What if you now have a function which may either return a number or an error message? In Haskell such a value can be used like this:
x >>= f
In Go or Python you would have to write a function which first checks if x is an error message and if yes returns it or otherwise calls add10() on its argument.
What if you wrote a function `x` which reads a number from the keyboard and returns it? In Haskell you would use it like this:
x >>= f
In Python you will first have write a function which calls x and then makes use of the return value.
In Go and Python you would have to write several different implementations to handle different contexts (absense of values, error handling, IO, DB requests, non-deterministic values, etc) and every single time they would look different. In Haskell this function will always have this body:
x >>= f
And this is only the beginning. Haskell allows you to write less code than dynamically typed languages. But your code will run very fast and have way less errors. In Python every function call needs to be looked up at runtime first. In Haskell you go to the function definition and save much overhead.

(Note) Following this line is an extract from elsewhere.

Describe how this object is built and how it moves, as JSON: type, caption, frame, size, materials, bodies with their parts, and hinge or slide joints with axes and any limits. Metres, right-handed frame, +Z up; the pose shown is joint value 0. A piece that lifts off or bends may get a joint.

From my experience in 2017 with our production system was that nearly every bigger problem was due to some type error. Nearly always! This is what we get from a dyanmically typed language. The initial development time may be a tiny bit shorter, but then you will pay this many times with more debugging time and with time to write more tests. Only tonight one colleague had to stay some extra hours in the office because there was some strange bug in the Python code.
To outperform the competition you need to write ultra stable code that runs fast. Neither Go and certainly not Python can give you this. For scripting this is of course different. Our data scientists use R and this works fine for them. But with Haskell you can write very generic code, but without magic involved. In every single case you will know _perfectly_ what situation you are in thanks to the type system.
Your point 3: If you’ve got such a nice budget go visit some headhunter and try to find out what they have to offer. I can only say that I know people who are willing to move to get a Haskell job. You may want to consider to have some remote positions. But you may also need fewer Haskell devs because they will be more productive.
One other thing: nowadays Python and Go are pretty common. People learn it because those are popular languages and because the market has a demand. The days when Python was considered an esoteric language are long over. Haskell is learned because people are deeply interested in programming and not out of some necessity to earn money. Those might be the guys you are after.